▸ **AIM**
Begin with the line that contains "z = top + PLATE_THICKNESS" and end with the line that contains "bpy.data.objects.remove(obj)": copy that span of lines exactly, and nothing outside it.

▸ **INFORMATION SHOWN**
————

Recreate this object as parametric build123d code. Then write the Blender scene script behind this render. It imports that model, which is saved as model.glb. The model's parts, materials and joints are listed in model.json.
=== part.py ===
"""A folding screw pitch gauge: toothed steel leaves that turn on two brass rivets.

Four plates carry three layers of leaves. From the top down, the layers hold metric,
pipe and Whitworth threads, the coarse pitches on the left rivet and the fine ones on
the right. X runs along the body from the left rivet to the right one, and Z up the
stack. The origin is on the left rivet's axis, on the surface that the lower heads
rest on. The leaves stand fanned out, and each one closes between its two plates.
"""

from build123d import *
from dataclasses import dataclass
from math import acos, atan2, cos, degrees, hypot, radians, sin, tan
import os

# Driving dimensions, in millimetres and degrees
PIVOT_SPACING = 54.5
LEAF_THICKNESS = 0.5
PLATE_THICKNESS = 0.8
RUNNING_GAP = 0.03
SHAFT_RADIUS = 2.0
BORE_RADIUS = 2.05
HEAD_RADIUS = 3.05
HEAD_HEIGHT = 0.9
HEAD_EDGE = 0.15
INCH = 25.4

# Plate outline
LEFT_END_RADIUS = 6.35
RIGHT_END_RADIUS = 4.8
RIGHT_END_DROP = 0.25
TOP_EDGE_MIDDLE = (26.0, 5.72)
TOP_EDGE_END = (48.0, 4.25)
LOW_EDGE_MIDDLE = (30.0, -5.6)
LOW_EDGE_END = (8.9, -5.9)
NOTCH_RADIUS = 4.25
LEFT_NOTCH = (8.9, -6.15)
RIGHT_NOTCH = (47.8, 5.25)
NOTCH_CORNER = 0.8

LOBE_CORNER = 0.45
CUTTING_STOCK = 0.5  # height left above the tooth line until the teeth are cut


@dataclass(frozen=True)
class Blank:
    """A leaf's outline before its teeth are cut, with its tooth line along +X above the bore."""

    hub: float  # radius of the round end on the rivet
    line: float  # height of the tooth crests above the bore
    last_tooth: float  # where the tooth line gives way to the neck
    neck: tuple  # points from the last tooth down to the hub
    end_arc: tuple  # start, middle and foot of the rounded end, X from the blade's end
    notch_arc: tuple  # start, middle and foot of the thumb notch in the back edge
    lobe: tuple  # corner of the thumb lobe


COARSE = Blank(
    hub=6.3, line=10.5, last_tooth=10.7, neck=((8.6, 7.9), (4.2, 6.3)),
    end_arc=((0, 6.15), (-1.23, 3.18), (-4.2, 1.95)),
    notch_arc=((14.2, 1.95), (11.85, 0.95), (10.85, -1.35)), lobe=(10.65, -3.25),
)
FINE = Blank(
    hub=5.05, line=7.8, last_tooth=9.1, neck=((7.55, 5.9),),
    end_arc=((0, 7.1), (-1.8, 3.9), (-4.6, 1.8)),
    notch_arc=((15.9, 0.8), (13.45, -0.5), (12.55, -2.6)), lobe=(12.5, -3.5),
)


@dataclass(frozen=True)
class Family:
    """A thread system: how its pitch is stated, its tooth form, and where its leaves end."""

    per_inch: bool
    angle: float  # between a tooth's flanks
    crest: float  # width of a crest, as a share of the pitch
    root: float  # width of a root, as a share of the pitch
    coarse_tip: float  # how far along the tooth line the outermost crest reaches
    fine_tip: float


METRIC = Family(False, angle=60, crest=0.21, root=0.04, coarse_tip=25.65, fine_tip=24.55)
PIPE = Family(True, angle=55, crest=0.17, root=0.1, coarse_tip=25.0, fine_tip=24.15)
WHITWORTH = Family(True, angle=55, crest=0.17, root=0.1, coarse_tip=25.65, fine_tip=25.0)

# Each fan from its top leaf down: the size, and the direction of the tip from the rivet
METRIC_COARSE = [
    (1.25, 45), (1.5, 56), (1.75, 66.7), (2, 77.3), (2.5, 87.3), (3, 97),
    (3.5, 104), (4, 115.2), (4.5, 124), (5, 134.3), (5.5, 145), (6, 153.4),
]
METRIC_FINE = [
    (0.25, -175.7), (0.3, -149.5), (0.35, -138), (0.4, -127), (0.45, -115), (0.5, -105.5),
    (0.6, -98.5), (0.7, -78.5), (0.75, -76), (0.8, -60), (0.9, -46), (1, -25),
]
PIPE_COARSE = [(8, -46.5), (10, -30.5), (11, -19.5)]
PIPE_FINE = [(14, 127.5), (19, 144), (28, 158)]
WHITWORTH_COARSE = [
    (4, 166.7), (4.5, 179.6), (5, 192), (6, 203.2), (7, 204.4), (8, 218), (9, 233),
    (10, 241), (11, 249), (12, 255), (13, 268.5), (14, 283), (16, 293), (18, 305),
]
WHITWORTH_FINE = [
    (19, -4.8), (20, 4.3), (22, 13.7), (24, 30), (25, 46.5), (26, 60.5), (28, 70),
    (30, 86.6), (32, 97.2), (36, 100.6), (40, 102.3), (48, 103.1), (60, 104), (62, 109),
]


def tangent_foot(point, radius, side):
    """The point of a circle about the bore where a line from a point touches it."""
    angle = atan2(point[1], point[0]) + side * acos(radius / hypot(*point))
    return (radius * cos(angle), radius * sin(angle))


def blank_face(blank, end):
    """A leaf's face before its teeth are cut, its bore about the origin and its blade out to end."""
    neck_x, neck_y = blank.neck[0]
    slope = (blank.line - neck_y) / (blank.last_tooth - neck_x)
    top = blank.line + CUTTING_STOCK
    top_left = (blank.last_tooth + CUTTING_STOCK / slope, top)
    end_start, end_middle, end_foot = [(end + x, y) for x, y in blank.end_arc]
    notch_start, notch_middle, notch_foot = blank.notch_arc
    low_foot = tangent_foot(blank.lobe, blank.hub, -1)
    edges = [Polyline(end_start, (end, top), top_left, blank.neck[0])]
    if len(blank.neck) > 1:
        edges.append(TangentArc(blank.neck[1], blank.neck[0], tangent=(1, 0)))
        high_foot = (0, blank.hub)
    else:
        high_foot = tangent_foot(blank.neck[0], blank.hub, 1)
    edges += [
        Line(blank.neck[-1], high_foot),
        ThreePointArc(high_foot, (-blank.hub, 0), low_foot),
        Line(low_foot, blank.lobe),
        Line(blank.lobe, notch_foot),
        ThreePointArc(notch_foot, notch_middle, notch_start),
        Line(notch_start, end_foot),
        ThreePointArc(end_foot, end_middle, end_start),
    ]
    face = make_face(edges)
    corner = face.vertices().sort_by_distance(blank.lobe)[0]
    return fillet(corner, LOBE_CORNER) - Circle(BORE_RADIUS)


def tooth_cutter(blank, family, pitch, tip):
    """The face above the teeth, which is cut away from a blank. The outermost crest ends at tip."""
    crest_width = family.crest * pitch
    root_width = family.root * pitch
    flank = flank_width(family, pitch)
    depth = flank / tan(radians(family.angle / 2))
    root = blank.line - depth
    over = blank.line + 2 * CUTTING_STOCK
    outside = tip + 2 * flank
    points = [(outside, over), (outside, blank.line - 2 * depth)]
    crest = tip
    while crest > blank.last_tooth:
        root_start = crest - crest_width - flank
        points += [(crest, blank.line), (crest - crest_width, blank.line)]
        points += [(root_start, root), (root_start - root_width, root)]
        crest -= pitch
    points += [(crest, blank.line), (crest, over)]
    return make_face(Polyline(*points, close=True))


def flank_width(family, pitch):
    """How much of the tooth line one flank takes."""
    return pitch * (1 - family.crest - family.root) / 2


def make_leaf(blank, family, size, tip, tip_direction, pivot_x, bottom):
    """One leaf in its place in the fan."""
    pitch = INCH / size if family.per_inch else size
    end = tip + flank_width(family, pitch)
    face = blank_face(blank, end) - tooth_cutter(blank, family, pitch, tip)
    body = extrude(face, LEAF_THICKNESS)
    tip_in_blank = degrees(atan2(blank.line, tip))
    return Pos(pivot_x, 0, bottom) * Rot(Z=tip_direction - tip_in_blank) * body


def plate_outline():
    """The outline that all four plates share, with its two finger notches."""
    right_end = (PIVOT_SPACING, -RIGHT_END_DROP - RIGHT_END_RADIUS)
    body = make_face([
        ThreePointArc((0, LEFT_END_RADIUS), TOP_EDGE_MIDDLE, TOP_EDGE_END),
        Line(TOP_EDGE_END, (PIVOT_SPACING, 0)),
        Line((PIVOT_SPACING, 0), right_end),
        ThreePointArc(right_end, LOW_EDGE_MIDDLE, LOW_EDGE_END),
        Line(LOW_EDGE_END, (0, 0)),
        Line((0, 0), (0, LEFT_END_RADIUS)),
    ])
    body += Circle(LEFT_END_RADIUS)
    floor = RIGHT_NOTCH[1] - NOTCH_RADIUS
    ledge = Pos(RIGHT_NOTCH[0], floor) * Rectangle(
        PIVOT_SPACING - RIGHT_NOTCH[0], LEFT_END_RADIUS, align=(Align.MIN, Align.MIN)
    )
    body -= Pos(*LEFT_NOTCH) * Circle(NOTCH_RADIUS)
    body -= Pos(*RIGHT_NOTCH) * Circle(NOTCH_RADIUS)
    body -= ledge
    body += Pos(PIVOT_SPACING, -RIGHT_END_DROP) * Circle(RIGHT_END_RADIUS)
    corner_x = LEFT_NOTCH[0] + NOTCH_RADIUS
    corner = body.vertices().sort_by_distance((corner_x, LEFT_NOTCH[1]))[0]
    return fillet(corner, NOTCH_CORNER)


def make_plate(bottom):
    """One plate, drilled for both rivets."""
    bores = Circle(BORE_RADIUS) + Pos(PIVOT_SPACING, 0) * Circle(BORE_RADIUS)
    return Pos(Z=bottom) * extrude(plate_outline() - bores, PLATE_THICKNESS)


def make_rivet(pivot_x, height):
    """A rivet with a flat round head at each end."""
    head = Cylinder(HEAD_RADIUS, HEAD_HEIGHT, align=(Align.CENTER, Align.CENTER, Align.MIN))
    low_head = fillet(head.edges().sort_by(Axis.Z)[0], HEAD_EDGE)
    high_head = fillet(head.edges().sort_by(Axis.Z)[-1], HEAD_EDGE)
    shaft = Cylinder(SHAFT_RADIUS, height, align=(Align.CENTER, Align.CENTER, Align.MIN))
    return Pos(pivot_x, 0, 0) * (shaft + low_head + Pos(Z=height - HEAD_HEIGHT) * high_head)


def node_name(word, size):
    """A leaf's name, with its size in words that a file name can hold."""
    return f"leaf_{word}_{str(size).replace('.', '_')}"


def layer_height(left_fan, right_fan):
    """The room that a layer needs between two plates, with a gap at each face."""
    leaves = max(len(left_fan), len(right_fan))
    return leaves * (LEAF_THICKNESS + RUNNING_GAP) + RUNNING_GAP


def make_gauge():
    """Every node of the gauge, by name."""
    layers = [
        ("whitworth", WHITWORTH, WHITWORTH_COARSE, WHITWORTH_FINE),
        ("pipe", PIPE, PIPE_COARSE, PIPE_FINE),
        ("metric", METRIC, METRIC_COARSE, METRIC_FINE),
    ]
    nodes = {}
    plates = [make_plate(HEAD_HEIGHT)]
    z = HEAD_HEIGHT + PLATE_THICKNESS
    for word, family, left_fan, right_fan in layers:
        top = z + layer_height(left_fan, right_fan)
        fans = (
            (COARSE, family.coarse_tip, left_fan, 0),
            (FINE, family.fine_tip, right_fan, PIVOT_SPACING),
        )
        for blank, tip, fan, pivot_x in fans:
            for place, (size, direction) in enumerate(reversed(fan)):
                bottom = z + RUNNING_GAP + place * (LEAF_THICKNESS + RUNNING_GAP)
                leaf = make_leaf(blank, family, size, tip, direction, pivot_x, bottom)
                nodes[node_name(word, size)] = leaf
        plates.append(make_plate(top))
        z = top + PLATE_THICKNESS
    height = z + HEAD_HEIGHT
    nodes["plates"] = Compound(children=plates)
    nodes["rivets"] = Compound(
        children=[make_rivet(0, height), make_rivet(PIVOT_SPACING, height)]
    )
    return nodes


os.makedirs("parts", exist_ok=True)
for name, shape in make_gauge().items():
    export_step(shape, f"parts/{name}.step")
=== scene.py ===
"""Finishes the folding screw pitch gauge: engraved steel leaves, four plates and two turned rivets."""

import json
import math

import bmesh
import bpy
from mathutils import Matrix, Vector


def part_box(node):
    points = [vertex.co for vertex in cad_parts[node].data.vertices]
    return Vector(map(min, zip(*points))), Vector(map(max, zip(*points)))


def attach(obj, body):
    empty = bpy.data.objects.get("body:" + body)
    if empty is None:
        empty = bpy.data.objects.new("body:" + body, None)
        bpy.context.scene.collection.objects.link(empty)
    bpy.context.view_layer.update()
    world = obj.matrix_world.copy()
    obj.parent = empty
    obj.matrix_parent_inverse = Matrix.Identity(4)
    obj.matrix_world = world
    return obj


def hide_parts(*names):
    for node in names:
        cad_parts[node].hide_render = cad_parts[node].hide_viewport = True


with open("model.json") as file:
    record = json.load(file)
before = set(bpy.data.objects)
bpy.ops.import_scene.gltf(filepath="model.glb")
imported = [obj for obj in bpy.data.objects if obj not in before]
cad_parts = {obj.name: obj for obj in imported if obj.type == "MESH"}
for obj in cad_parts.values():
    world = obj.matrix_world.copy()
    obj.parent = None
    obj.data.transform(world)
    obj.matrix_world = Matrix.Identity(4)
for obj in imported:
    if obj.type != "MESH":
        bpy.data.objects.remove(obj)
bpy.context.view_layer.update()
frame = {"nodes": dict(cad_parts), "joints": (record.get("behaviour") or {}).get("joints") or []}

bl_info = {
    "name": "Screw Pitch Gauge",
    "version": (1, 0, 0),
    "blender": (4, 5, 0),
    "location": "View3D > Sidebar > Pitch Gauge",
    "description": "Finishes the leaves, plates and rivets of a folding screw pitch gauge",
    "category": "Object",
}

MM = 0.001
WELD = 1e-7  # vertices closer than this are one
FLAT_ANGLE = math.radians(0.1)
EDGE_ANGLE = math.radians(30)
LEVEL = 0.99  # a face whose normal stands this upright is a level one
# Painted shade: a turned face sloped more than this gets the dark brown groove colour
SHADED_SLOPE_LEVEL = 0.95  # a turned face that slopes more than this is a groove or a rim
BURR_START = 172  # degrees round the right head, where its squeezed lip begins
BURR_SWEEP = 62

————

▸ **RESULT**
        z = top + PLATE_THICKNESS
    height = z + HEAD_HEIGHT
    nodes["plates"] = Compound(children=plates)
    nodes["rivets"] = Compound(
        children=[make_rivet(0, height), make_rivet(PIVOT_SPACING, height)]
    )
    return nodes


os.makedirs("parts", exist_ok=True)
for name, shape in make_gauge().items():
    export_step(shape, f"parts/{name}.step")
=== scene.py ===
"""Finishes the folding screw pitch gauge: engraved steel leaves, four plates and two turned rivets."""

import json
import math

import bmesh
import bpy
from mathutils import Matrix, Vector


def part_box(node):
    points = [vertex.co for vertex in cad_parts[node].data.vertices]
    return Vector(map(min, zip(*points))), Vector(map(max, zip(*points)))


def attach(obj, body):
    empty = bpy.data.objects.get("body:" + body)
    if empty is None:
        empty = bpy.data.objects.new("body:" + body, None)
        bpy.context.scene.collection.objects.link(empty)
    bpy.context.view_layer.update()
    world = obj.matrix_world.copy()
    obj.parent = empty
    obj.matrix_parent_inverse = Matrix.Identity(4)
    obj.matrix_world = world
    return obj


def hide_parts(*names):
    for node in names:
        cad_parts[node].hide_render = cad_parts[node].hide_viewport = True


with open("model.json") as file:
    record = json.load(file)
before = set(bpy.data.objects)
bpy.ops.import_scene.gltf(filepath="model.glb")
imported = [obj for obj in bpy.data.objects if obj not in before]
cad_parts = {obj.name: obj for obj in imported if obj.type == "MESH"}
for obj in cad_parts.values():
    world = obj.matrix_world.copy()
    obj.parent = None
    obj.data.transform(world)
    obj.matrix_world = Matrix.Identity(4)
for obj in imported:
    if obj.type != "MESH":
        bpy.data.objects.remove(obj)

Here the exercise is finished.